"We start next week," said the minister.
The promise of actual action from Tony Burke almost seemed electric.
Can the Albanese government's jobs and skills summit be true?
Tangible outcomes? Fair Work Act amendments on the way? Chills of hope and optimism, no less, from the Sex Discrimination Commissioner Kate Jenkins? Trilateral unity tickets in industrial relations?
Snubbed by the Liberals as a "talk fest" and derided by Zali Steggall as a Labor "PR stunt", the summit set up to tackle much-neglected workforce challenges - particularly unlocking dinosaur and embarrassing gender disparities - has been embraced as the hottest ticket in Canberra.
The who's who of unions, big and small business, community groups and political leaders had a seat in Parliament House's great hall.
Many wanted to restate problems with the status quo: mainly 30 year old workplace laws which have stayed the same while the economy radically changed.
While seeking the tangible, some summiteers spoke of just wanting respect.
Women, older workers, disabled workers and culturally-diverse people untapped, under-utilised in the hundreds of thousands and often made to feel unsafe or unfairly treated.

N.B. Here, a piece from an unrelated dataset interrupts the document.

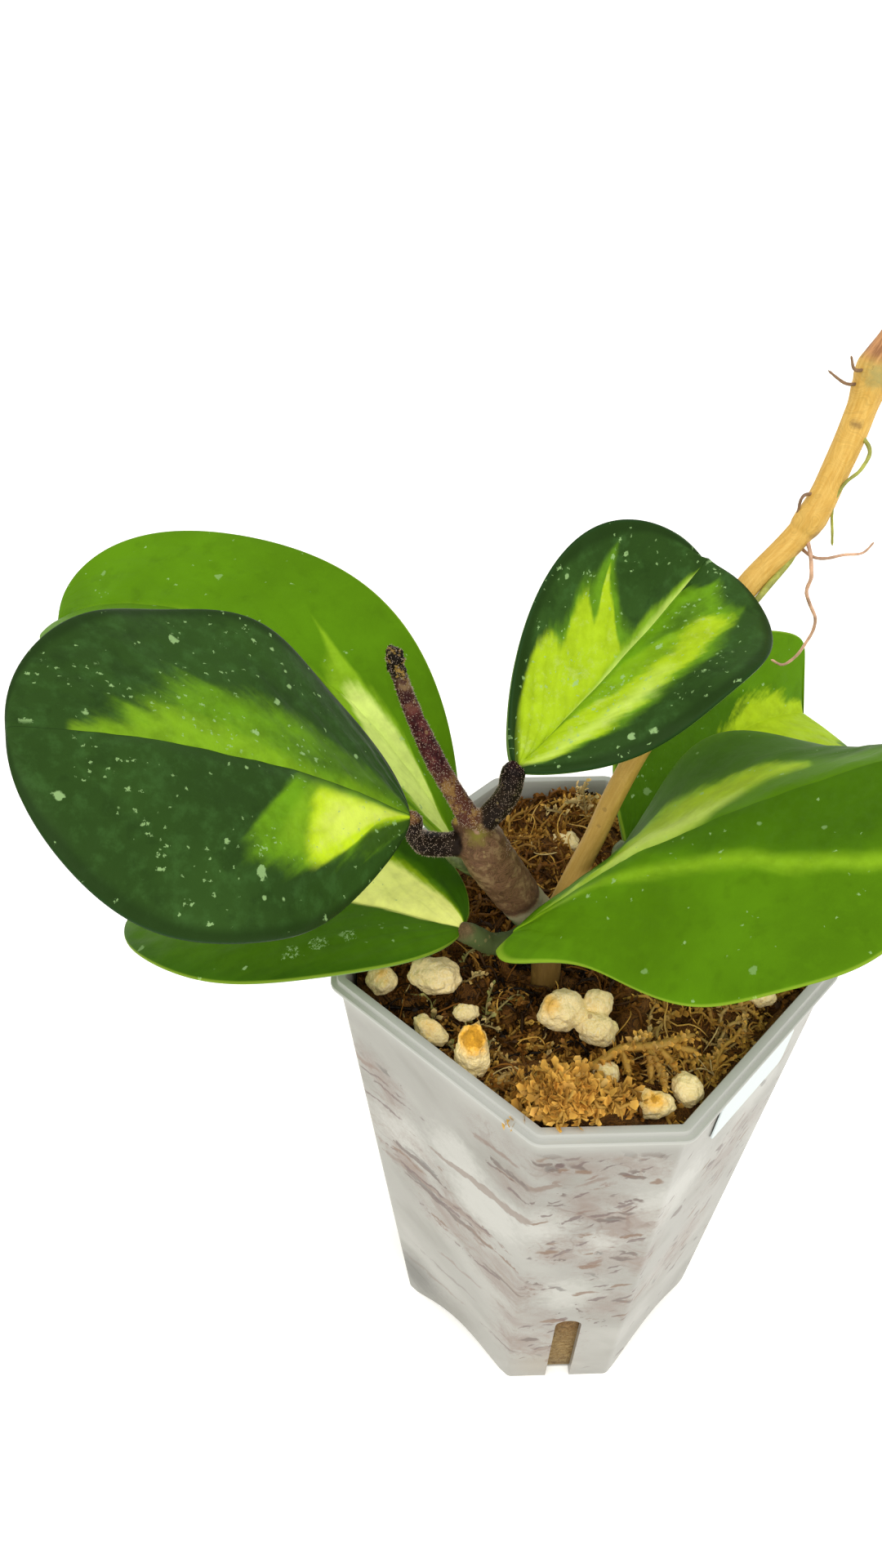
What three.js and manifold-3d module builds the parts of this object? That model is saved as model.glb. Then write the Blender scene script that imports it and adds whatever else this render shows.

Young workers paid by age, not skill.
But doors have opened to many in ways they haven't in the past because the unemployment rate has a three in front of it. The Grattan Institute's Danielle Wood insists a stronger labour market will, over time, translate to higher pay for all workers.
The picture for women - and in particular the broken childcare and parental leave system - could be the "biggest lever to pull" according to Victorian Premier Daniel Andrews, to increase productivity and get Australia moving.
The rise of heavily feminised services and care jobs have long been ignored.
"I can't help reflect that if untapped women's workforce participation was a massive iron ore deposit, we would have governments falling over themselves to give subsidies to get it out of the ground," Ms Wood said with the Prime Minister and major miners Rio Tinto, BHP and Fortescue present.
The gender pay gap is stubbornly not closing and it stands at 14 per cent.
The gender divide is especially stark in the electrical trades. Women make up two per cent of the workforce, yet they have been desperate for workers for 20 years.
What a waste.
"If only we had an entire gender from which to draw from to help fill the gap?" mused Michael Wright from Communications, Electrical and Plumbing Union, while noting the few women in that workforce would be unlikely to get their own bathrooms.
There is a strong element at the jobs and skills summit or relitigating problems and arguments, of being heard. And not everyone had a seat at the great hall's table.
Employment Minister Tony Burke has promised "immediate action" to change to the Fair Work Act, listing possible stronger protections and emphasising flexible working arrangements - to open up what can be bargained about. There will be a new national forum to address the male dominated and highly stressed construction industry with Kate Jenkins assisting with gender issues. And this is all feeding into the Employment White Paper.
Australia's workforce problems seem huge, urgent and also an opportunity.
The Labor government must be held to account to act or the summit will just be another eyerolling talkfest. It is all about who turns up and follows through. The Liberal party would be in a better position to criticise had it bothered to turn up.
All appearances are given of a new spirit of cooperation and it's been acknowledged through the summit that Australia's workplace system is outdated and unfair. Who's up for a challenge?